Une association liée à la présence (et non aux niveaux) d’anticorps anti-HSV
La nouvelle étude — publiée dans le Journal of Alzheimer’s Disease — concerne 1002 Suédois âgés de 70 ans qui ne présentaient initialement pas de démence et qui ont été suivis pendant 15 ans. Des échantillons de sang ont été prélevés pour détecter les IgG anti-HSV et anti-HSV-1, l’IgG anti-cytomégalovirus (CMV) ainsi que l’IgM anti-HSV et anti-CMV. Le CMV est un autre herpèsvirus dont l’association avec le risque de démence a été étudiée. Les données de diagnostic et les prescriptions médicamenteuses ont été collectées à partir des dossiers médicaux.
Au cours de l’étude, 7 % des participants ont développé une démence (tous types confondus) et 4 % ont développé Alzheimer. Parmi ces participants, 82 % étaient porteurs d’IgG anti-HSV et 6 % ont reçu un traitement antiviral. Les chercheurs ont ainsi calculé que les personnes positives aux IgG anti-HSV avaient deux fois plus de risque de développer une démence.
Cependant, aucune association significative n’a été relevée pour Alzheimer spécifiquement, même si le rapport de risque (une mesure indiquant la fréquence à laquelle un événement particulier se produit dans un groupe par rapport à un autre) était comparable à la démence en général. D’autre part, les niveaux d’IgM anti-HSV et d’IgG anti-CMV, ainsi que la prise de traitement anti-HSV, ne sont pas associés au risque de démence ou d’Alzheimer selon les résultats. En outre, il n’y a pas non plus de corrélation évidente entre la prévalence des IgG anti-HSV et anti-CMV et la présence d’APOE4.

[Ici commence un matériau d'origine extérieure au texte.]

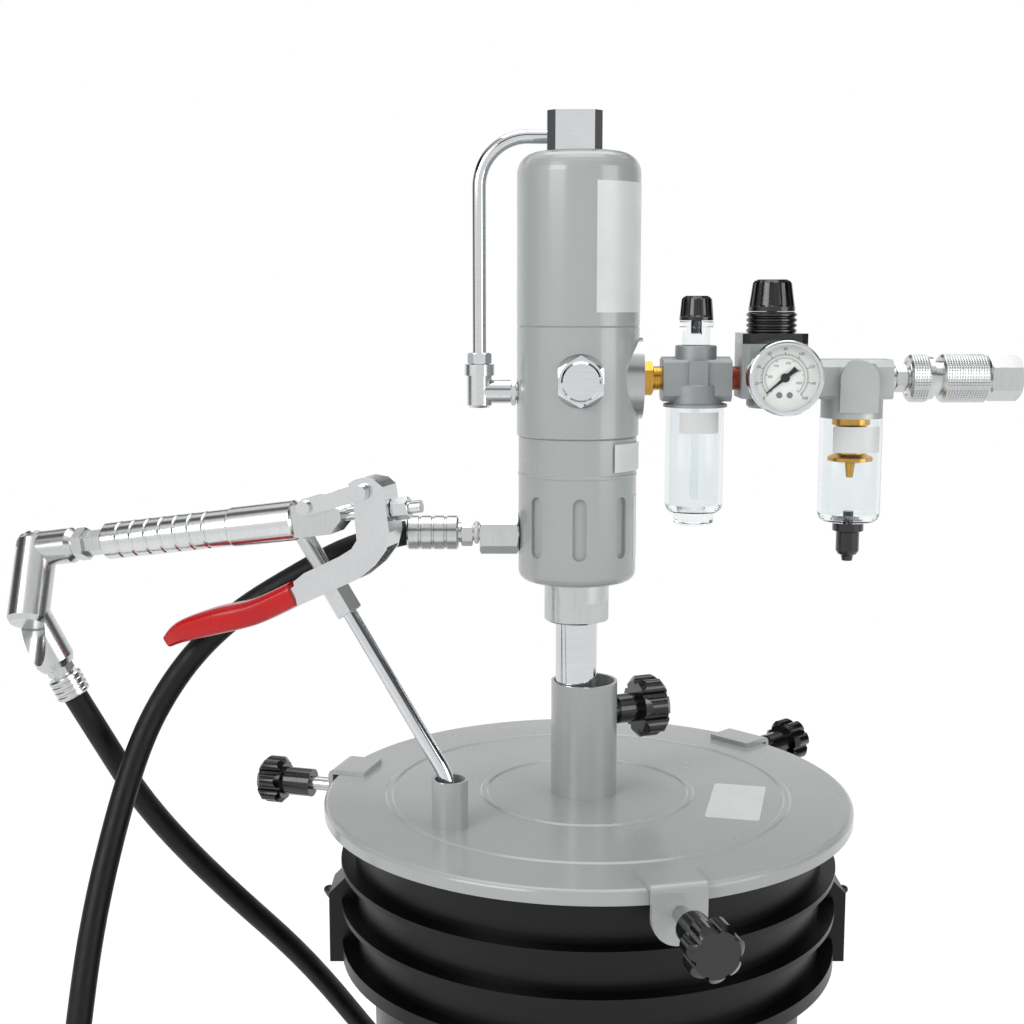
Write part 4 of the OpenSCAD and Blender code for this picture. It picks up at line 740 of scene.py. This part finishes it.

Les chercheurs en ont conclut que la présence (plutôt que les niveaux) d’IgG anti-HSV est positivement associée au risque de démence. D’autre part, le CMV n’est pas impliqué dans la prévalence de la démence, selon ces résultats. « Il est passionnant que les résultats confirment les études précédentes. De plus en plus de preuves émergent d’études qui, comme nos conclusions, désignent le virus de l’herpès simplex comme un facteur de risque de démence », estime Vestin.
Toutefois, les experts ont précisé que la faible prévalence d’Alzheimer pourrait avoir réduit la puissance statistique permettant de détecter des associations précises, sans compter que l’étude est uniquement observationnelle. Bien que leurs résultats suggèrent que le virus ne semble pas interagir avec APOE4, des recherches supplémentaires et des essais contrôlés randomisés seront nécessaires pour explorer davantage les corrélations potentielles.
Cela permettrait également de déterminer si les médicaments anti-HSV peuvent véritablement contribuer à prévenir la démence. De potentielles stratégies vaccinales pourraient également être étudiées. « Les résultats pourraient pousser la recherche sur la démence à traiter la maladie à un stade précoce en utilisant des médicaments anti-herpès courants ou à prévenir la maladie avant qu’elle ne survienne », conclut Vestin.